Nella traduzione latina dell'episodio della cacciata di Adamo ed Eva dall'Eden compare la parola "malum", che ha un duplice significato. Da una parte può essere l'albero della mela, mentre dall'altro, riscontrabile a partire dal quarto secolo d.C., la conoscenza del bene e del male.
Questa sottigliezza compare anche nel verso latino indirizzato dalla famiglia Metelli al poeta romano Nevio:
"Malum dabunt Metelli Naevio poetae."Può essere tradotto come:
"I Metelli daranno una mela/la faranno pagare cara al poeta Nevio."
Qualche capitolo più indietro, al momento della creazione di Adamo ed Eva, la Bibbia ebraica utilizza il termine "l-da'at", "Adamo "conobbe" la sua compagna", reso con la duplice accezione di "amò" e "fece l'amore".
Da qui Marsilio Ficino, filosofo rinascimentale e grande studioso della cultura ebraica, trasse ispirazione per il concetto di "amore platonico", che guarda a caso, nella sua connotazione originale, era un amore che riusciva a coinciliare il corpo e l'anima, poi divenuto nell'accezione moderna emblema dell'amore impossibile.

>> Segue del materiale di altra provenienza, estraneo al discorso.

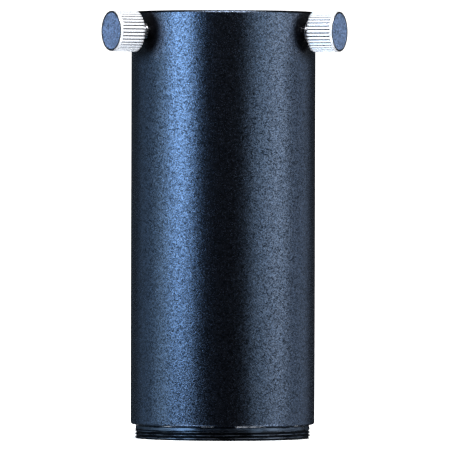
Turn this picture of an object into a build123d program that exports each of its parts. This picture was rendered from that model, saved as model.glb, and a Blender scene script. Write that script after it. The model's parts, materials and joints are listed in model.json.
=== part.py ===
"""Barlow lens: a black tube with an eyepiece socket and two thumbscrews at its upper end,
and a negative achromatic doublet in a cell behind a male camera thread at its lower end.

Frame: millimetres, +Z up along the optical axis, towards the eyepiece. The origin is on that
axis, at the lower end face of the male thread. The two thumbscrews face -Y.
"""

import math
import os

from build123d import *

# ---- Driving dimensions ----
body_diameter = 44.0
body_length = 98.5
thread_major = 41.9          # male M42 x 0.75
thread_pitch = 0.75
thread_stub = 3.3            # end face to body shoulder
thread_relief = 1.05         # plain band and undercut next to the shoulder
tube_bore = 38.0
seat_bore = 39.2             # counterbore at each end of the tube
end_seat_depth = 9.0
socket_depth = 31.0
eyepiece_bore = 31.8         # takes a 31.75 mm barrel
eyepiece_depth = 29.5
slip = 0.03                  # radial gap between fixed pieces that are screwed together

screw_spread = 126.0         # angle between the two thumbscrews
screw_drop = 4.9             # screw axis below the rim
screw_thread = 3.9           # M4 x 0.7
screw_pitch = 0.7
knob_diameter = 9.8
knob_length = 6.6
knob_gap = 1.95              # knob to tube, screw eased off
screw_ease = {-1: 0.25, 1: -0.3}  # how much further out each screw sits than that
knurl_count = 36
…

Torniamo però alla nostra indagine su quale sia l'albero del giardino dell'Eden.
Poco dopo aver mangiato il frutto, nel racconto biblico Adamo ed Eva si coprono con le foglie di un albero che si trovava lì vicino, un fico.
Infatti, nella tradizione del Midrash, l'albero della conoscenza è proprio un fico, dal momento che, nella sua misericordia Dio aveva provveduto a rimediare alla conseguenza del peccato, unendo il rimedio allo stesso oggetto che l'aveva causato.
Qual è dunque il fantomatico albero del peccato originale?
È chiaro, un fico!
È davvero difficile immaginare che un cristiano (dei nostri tempi o dell'epoca di Michelangelo Buonarroti) abbia dimestichezza con tali ragionamenti. Solo chi ha studiato il Midrash può esserne al corrente.
Una cosa però è sicura: nel pannello del peccato originale della Cappella Sistina l'albero del frutto proibito raffigurato da Michelangelo è senza ombra di dubbio un fico.
Michelangelo, alunno di Ficino, a sua volta simpatizzava per la cultura ebraica, ragionando molto attentamente sui simboli da inserire nella sua cappella*.
Voglio concludere con una frase dell'artista:
"Si dipinde col ciervello et non con le mani."